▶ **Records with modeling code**
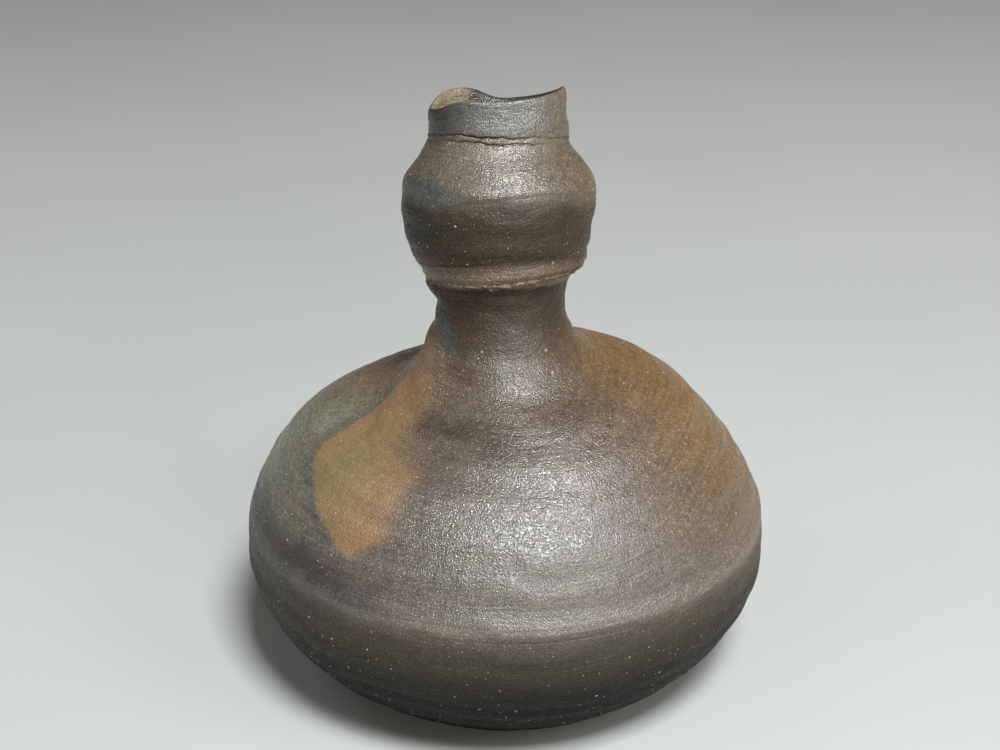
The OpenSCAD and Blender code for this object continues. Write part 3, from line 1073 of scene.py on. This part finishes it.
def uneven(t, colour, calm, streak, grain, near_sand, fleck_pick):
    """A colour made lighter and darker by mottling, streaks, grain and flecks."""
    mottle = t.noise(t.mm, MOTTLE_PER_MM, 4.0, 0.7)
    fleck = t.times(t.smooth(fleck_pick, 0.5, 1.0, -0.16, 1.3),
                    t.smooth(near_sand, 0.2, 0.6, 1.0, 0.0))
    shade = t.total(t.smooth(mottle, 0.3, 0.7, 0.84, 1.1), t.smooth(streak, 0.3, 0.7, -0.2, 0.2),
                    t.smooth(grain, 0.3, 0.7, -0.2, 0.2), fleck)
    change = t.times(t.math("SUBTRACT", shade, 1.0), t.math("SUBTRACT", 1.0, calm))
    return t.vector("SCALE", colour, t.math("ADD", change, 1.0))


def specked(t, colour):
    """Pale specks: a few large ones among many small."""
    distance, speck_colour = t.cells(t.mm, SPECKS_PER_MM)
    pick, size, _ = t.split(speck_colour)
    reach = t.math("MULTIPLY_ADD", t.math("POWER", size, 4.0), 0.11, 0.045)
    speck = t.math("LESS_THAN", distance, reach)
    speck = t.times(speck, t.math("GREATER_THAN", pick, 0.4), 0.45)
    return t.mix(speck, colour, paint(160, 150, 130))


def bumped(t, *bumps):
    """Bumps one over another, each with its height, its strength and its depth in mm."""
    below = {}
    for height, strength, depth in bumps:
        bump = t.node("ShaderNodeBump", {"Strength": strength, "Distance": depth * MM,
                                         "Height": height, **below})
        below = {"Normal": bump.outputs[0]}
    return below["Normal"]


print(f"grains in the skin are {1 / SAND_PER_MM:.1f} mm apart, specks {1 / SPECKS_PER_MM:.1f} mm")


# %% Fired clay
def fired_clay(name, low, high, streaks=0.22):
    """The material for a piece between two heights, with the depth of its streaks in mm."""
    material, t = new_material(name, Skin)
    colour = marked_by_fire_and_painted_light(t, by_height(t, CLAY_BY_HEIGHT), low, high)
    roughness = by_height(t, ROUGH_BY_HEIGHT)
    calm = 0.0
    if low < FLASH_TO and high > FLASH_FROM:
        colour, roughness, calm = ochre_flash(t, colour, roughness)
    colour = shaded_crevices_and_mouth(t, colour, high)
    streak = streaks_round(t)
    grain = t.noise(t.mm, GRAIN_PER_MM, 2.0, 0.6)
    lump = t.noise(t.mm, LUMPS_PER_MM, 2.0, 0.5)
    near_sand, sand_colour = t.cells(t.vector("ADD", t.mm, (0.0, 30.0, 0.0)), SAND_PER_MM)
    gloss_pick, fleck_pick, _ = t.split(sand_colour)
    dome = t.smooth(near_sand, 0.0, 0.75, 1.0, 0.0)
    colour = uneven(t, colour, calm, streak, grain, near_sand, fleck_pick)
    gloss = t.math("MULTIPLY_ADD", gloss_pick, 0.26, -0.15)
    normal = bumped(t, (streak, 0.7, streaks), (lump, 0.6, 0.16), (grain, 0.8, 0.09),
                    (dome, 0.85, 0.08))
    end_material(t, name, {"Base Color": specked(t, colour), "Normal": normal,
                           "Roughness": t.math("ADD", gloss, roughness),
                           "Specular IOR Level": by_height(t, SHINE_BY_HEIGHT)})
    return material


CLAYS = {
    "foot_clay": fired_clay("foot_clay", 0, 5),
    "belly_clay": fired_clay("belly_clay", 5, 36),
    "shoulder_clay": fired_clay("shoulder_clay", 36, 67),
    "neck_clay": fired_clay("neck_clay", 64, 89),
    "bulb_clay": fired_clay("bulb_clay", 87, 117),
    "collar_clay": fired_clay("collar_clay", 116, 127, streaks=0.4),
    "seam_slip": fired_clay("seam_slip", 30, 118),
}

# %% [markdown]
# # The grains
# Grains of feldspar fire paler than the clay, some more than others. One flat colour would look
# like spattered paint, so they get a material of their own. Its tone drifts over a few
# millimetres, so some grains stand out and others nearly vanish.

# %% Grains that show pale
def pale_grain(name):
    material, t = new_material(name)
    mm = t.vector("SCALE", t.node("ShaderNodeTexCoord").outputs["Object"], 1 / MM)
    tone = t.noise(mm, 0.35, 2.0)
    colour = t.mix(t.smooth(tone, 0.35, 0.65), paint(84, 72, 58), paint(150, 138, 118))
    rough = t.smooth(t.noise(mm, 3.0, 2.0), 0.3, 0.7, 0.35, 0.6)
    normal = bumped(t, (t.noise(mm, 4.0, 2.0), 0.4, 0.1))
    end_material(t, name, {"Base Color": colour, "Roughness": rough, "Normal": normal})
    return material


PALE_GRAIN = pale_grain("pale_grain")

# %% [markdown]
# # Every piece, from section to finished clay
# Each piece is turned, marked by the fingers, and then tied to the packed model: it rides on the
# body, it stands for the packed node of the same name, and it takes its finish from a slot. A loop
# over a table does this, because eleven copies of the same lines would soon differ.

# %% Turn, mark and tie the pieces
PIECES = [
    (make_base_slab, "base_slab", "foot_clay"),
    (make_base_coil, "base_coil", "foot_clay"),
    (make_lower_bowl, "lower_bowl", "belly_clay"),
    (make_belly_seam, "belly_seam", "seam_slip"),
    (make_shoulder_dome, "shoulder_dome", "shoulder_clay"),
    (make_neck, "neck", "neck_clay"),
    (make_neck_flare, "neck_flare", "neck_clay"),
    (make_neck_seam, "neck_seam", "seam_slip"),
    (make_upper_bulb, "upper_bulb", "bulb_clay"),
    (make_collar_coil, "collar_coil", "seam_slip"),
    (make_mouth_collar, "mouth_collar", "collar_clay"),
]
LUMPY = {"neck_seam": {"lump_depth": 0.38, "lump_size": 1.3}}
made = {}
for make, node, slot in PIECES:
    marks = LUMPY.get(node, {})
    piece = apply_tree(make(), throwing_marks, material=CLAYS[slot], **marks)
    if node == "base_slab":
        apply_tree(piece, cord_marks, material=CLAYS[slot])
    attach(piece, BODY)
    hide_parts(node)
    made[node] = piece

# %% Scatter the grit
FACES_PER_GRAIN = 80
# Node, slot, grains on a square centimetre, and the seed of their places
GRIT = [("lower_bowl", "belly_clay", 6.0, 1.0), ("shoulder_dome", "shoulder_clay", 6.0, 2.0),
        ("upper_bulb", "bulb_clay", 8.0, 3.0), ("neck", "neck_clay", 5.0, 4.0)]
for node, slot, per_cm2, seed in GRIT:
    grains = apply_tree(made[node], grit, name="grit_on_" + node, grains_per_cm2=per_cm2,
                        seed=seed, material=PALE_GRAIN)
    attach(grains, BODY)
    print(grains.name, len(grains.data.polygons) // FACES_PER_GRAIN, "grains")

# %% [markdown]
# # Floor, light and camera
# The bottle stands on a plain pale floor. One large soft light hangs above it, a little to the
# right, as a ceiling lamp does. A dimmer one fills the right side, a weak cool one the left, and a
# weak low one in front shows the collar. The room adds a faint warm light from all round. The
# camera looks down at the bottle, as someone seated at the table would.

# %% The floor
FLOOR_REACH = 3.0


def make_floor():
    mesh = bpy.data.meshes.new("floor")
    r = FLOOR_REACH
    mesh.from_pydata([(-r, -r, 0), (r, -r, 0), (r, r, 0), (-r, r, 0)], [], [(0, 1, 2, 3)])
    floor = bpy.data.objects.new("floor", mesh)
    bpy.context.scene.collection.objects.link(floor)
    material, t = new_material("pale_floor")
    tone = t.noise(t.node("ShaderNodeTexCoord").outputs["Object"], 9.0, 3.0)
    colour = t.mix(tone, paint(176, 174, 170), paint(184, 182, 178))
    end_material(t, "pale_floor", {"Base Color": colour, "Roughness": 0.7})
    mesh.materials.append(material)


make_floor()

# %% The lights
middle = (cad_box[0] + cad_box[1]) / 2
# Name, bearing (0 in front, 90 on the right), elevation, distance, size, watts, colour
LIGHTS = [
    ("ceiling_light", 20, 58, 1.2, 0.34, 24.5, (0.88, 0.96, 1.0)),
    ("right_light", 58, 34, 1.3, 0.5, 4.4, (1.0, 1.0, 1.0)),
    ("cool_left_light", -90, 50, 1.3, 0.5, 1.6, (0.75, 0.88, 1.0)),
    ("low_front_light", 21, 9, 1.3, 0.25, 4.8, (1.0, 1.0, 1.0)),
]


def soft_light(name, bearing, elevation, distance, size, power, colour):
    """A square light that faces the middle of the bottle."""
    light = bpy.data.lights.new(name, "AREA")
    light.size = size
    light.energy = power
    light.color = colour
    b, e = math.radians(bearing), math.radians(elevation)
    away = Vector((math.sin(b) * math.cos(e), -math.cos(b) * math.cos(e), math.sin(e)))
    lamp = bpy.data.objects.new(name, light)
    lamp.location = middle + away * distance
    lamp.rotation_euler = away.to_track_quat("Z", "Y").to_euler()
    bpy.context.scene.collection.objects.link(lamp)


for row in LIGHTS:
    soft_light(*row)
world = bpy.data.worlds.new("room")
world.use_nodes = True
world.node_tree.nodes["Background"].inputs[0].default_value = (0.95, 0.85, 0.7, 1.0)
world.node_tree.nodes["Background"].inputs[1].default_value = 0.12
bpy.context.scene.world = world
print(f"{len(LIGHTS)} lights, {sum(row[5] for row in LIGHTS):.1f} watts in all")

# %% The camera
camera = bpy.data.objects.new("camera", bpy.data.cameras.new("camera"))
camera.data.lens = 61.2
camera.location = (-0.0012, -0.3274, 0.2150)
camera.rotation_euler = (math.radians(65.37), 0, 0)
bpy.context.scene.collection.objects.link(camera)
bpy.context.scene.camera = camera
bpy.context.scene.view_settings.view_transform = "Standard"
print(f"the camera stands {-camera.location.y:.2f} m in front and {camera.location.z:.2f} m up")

--

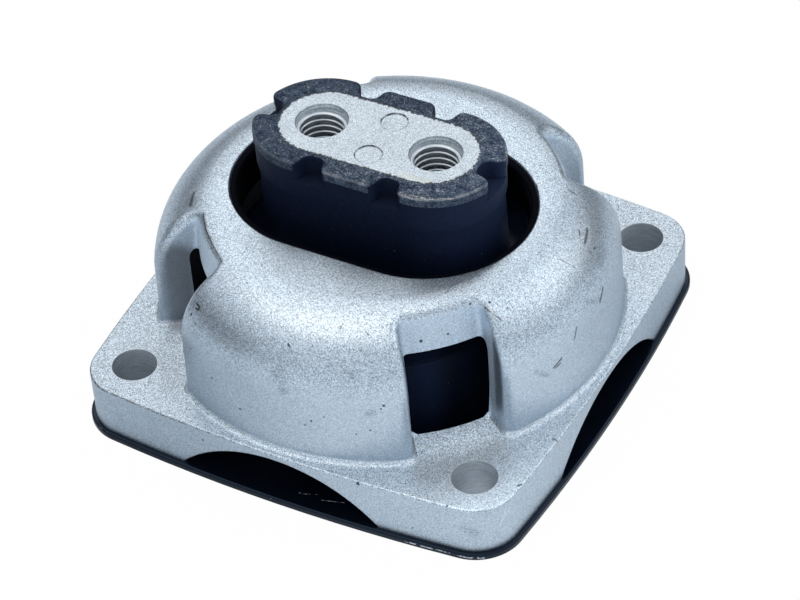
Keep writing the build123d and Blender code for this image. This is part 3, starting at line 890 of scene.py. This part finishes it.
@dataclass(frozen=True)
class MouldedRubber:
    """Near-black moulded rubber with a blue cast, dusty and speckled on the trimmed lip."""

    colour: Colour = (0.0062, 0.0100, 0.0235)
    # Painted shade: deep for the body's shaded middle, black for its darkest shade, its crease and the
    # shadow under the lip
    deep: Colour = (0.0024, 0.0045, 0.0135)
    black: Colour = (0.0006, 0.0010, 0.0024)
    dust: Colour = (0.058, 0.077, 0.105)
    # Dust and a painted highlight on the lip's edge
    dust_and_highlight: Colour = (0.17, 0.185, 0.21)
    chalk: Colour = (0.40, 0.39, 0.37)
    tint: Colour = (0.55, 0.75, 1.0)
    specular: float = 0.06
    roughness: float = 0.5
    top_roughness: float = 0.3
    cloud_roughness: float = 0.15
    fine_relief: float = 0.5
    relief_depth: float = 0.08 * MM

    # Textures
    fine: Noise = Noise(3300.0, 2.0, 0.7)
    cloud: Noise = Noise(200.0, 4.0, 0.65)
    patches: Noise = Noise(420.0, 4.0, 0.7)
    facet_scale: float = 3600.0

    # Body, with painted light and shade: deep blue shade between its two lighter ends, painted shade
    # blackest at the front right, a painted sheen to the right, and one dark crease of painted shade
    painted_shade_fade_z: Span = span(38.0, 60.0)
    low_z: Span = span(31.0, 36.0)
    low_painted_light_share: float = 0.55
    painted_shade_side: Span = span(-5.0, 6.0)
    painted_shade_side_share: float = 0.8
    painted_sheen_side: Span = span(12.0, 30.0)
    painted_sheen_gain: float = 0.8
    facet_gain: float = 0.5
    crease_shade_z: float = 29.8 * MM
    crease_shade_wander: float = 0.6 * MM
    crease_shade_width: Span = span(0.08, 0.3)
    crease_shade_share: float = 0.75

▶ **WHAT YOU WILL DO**
Repeat the entries above verbatim, but only from the line that has "Keep writing the" down to the line that has "crease_shade_share: float = 0.75", inclusive.

▶ **OUTPUT OF THE TASK**
Keep writing the build123d and Blender code for this image. This is part 3, starting at line 890 of scene.py. This part finishes it.
@dataclass(frozen=True)
class MouldedRubber:
    """Near-black moulded rubber with a blue cast, dusty and speckled on the trimmed lip."""

    colour: Colour = (0.0062, 0.0100, 0.0235)
    # Painted shade: deep for the body's shaded middle, black for its darkest shade, its crease and the
    # shadow under the lip
    deep: Colour = (0.0024, 0.0045, 0.0135)
    black: Colour = (0.0006, 0.0010, 0.0024)
    dust: Colour = (0.058, 0.077, 0.105)
    # Dust and a painted highlight on the lip's edge
    dust_and_highlight: Colour = (0.17, 0.185, 0.21)
    chalk: Colour = (0.40, 0.39, 0.37)
    tint: Colour = (0.55, 0.75, 1.0)
    specular: float = 0.06
    roughness: float = 0.5
    top_roughness: float = 0.3
    cloud_roughness: float = 0.15
    fine_relief: float = 0.5
    relief_depth: float = 0.08 * MM

    # Textures
    fine: Noise = Noise(3300.0, 2.0, 0.7)
    cloud: Noise = Noise(200.0, 4.0, 0.65)
    patches: Noise = Noise(420.0, 4.0, 0.7)
    facet_scale: float = 3600.0

    # Body, with painted light and shade: deep blue shade between its two lighter ends, painted shade
    # blackest at the front right, a painted sheen to the right, and one dark crease of painted shade
    painted_shade_fade_z: Span = span(38.0, 60.0)
    low_z: Span = span(31.0, 36.0)
    low_painted_light_share: float = 0.55
    painted_shade_side: Span = span(-5.0, 6.0)
    painted_shade_side_share: float = 0.8
    painted_sheen_side: Span = span(12.0, 30.0)
    painted_sheen_gain: float = 0.8
    facet_gain: float = 0.5
    crease_shade_z: float = 29.8 * MM
    crease_shade_wander: float = 0.6 * MM
    crease_shade_width: Span = span(0.08, 0.3)
    crease_shade_share: float = 0.75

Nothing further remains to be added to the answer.